**Written task:** Write out the full listing again, exactly as it stands.
____
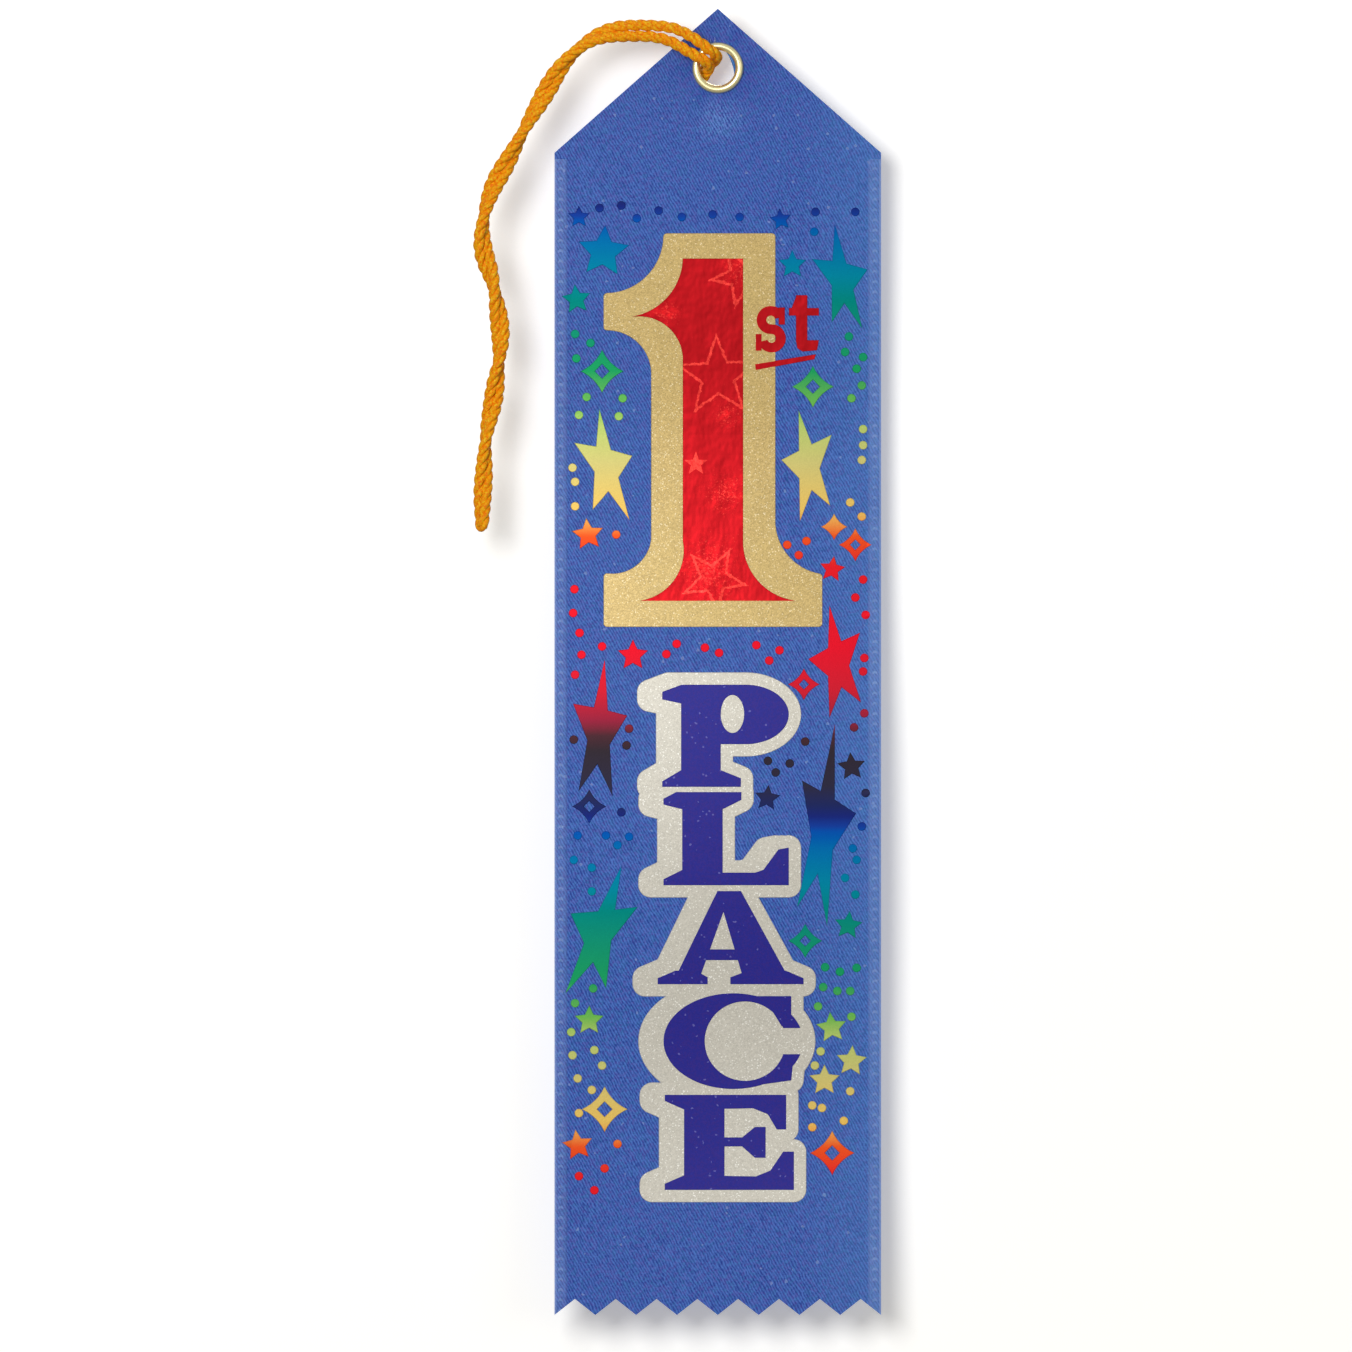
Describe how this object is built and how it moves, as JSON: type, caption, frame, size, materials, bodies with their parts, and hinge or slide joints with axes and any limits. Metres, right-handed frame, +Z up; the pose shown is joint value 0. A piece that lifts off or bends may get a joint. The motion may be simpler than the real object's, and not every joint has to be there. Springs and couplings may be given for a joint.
{
  "type": "award ribbon",
  "caption": "Pointed satin award ribbon with a rank numeral in foil, a pinked lower edge, a brass eyelet and a knotted cord loop that turns in the eyelet.",
  "frame": {"origin": "centre of the eyelet, halfway through the cloth", "axes": "+Z up along the strip to its point, -Y out of the printed face, +X to the right of somebody facing the print"},
  "size_m": [0.0635, 0.0121, 0.2032],
  "materials": {
    "satin": "blue satin weave, ladder-marked selvedges",
    "eyelet_brass": "polished pale brass",
    "gold_glitter": "fine gold glitter print",
    "red_foil": "red foil, faintly holographic",
    "silver_glitter": "fine silver glitter print",
    "blue_foil": "purple-blue foil, satin",
    "rainbow_foil": "embossed foil whose colour runs through the rainbow down the strip",
    "cord": "orange-gold twisted rayon"
  },
  "bodies": {
    "ribbon": {"satin_ribbon": "satin", "eyelet": "eyelet_brass", "eyelet_washer": "eyelet_brass", "numeral_border": "gold_glitter", "numeral": "red_foil", "suffix_s": "red_foil", "suffix_t": "red_foil", "suffix_underline": "red_foil", "letter_border": "silver_glitter", "letter_p": "blue_foil", "letter_l": "blue_foil", "letter_a": "blue_foil", "letter_c": "blue_foil", "letter_e": "blue_foil", "crooked_stars": "rainbow_foil", "small_stars": "rainbow_foil", "solid_sparkle": "rainbow_foil", "outlined_sparkles": "rainbow_foil", "foil_dots": "rainbow_foil"},
    "cord": {"cord_loop": "cord", "cord_leg_upper": "cord", "cord_leg_lower": "cord", "cord_knot": "cord"}
  },
  "joints": [
    {"name": "cord_swing", "type": "hinge", "parent": "ribbon", "child": "cord", "pos_m": [0, 0, 0], "axis": [0, -1, 0], "continuous": true}
  ]
}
____
**Result of this exercise:**
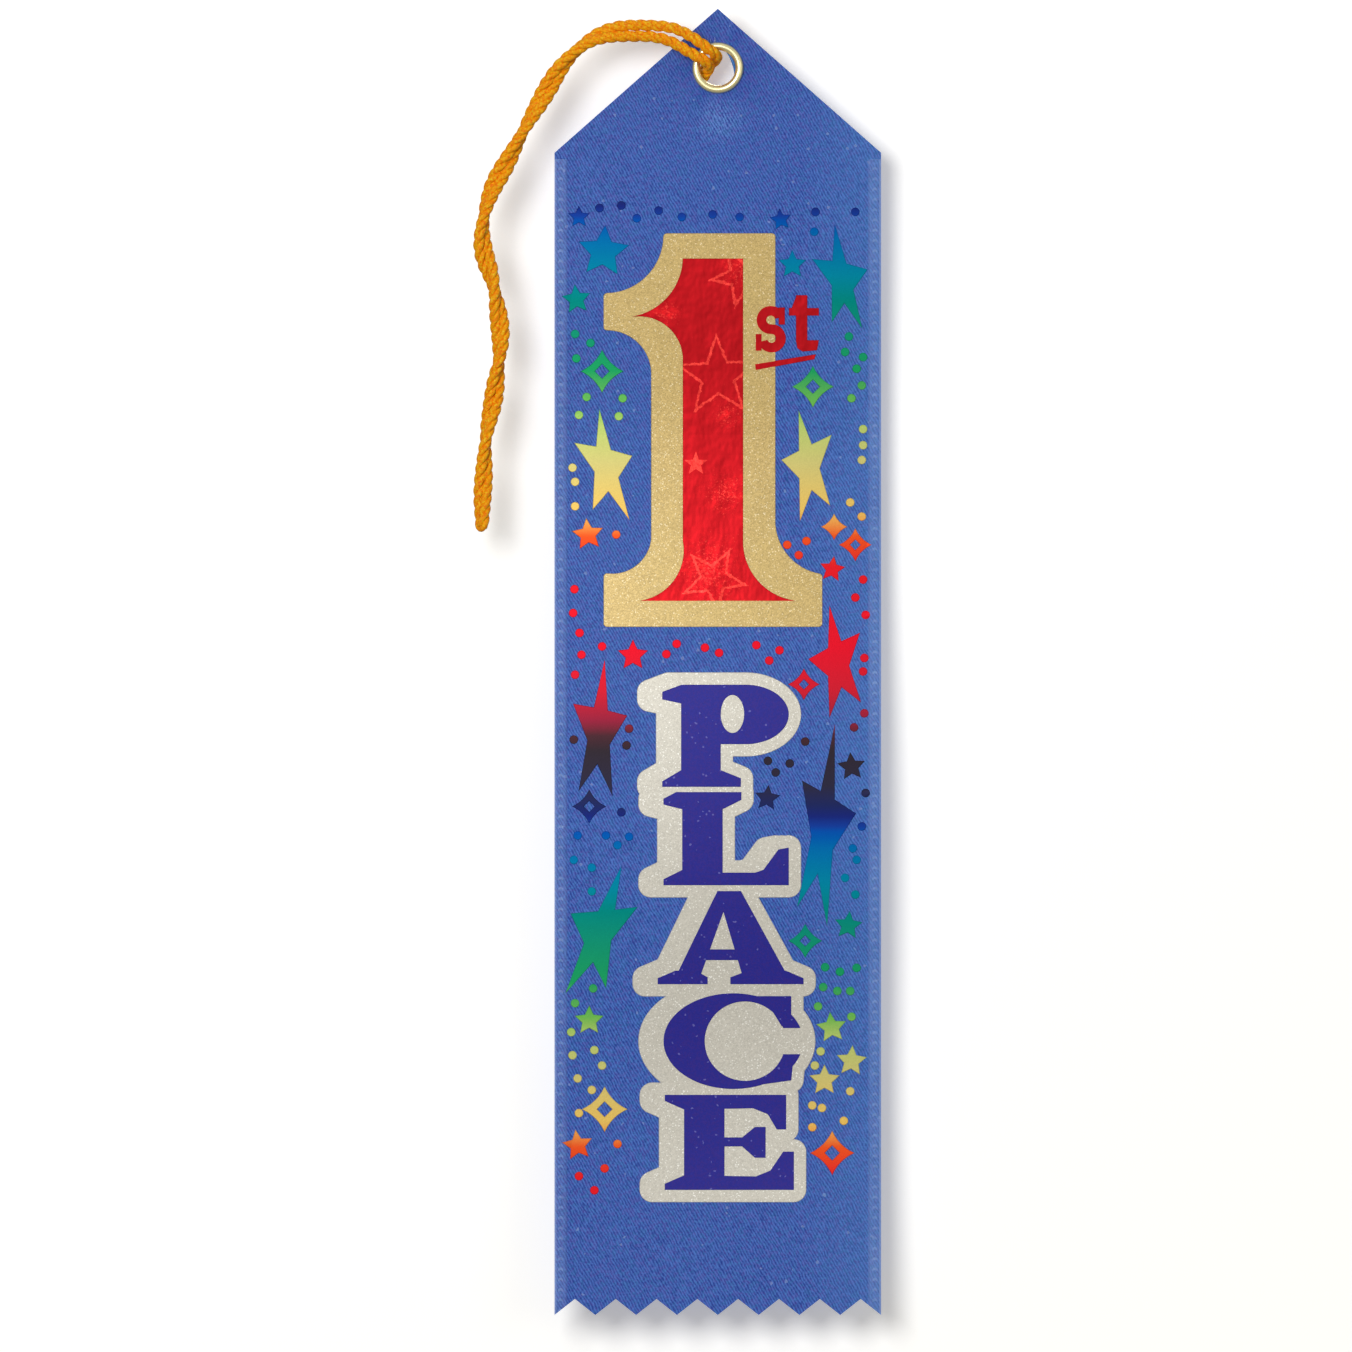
Describe how this object is built and how it moves, as JSON: type, caption, frame, size, materials, bodies with their parts, and hinge or slide joints with axes and any limits. Metres, right-handed frame, +Z up; the pose shown is joint value 0. A piece that lifts off or bends may get a joint. The motion may be simpler than the real object's, and not every joint has to be there. Springs and couplings may be given for a joint.
{
  "type": "award ribbon",
  "caption": "Pointed satin award ribbon with a rank numeral in foil, a pinked lower edge, a brass eyelet and a knotted cord loop that turns in the eyelet.",
  "frame": {"origin": "centre of the eyelet, halfway through the cloth", "axes": "+Z up along the strip to its point, -Y out of the printed face, +X to the right of somebody facing the print"},
  "size_m": [0.0635, 0.0121, 0.2032],
  "materials": {
    "satin": "blue satin weave, ladder-marked selvedges",
    "eyelet_brass": "polished pale brass",
    "gold_glitter": "fine gold glitter print",
    "red_foil": "red foil, faintly holographic",
    "silver_glitter": "fine silver glitter print",
    "blue_foil": "purple-blue foil, satin",
    "rainbow_foil": "embossed foil whose colour runs through the rainbow down the strip",
    "cord": "orange-gold twisted rayon"
  },
  "bodies": {
    "ribbon": {"satin_ribbon": "satin", "eyelet": "eyelet_brass", "eyelet_washer": "eyelet_brass", "numeral_border": "gold_glitter", "numeral": "red_foil", "suffix_s": "red_foil", "suffix_t": "red_foil", "suffix_underline": "red_foil", "letter_border": "silver_glitter", "letter_p": "blue_foil", "letter_l": "blue_foil", "letter_a": "blue_foil", "letter_c": "blue_foil", "letter_e": "blue_foil", "crooked_stars": "rainbow_foil", "small_stars": "rainbow_foil", "solid_sparkle": "rainbow_foil", "outlined_sparkles": "rainbow_foil", "foil_dots": "rainbow_foil"},
    "cord": {"cord_loop": "cord", "cord_leg_upper": "cord", "cord_leg_lower": "cord", "cord_knot": "cord"}
  },
  "joints": [
    {"name": "cord_swing", "type": "hinge", "parent": "ribbon", "child": "cord", "pos_m": [0, 0, 0], "axis": [0, -1, 0], "continuous": true}
  ]
}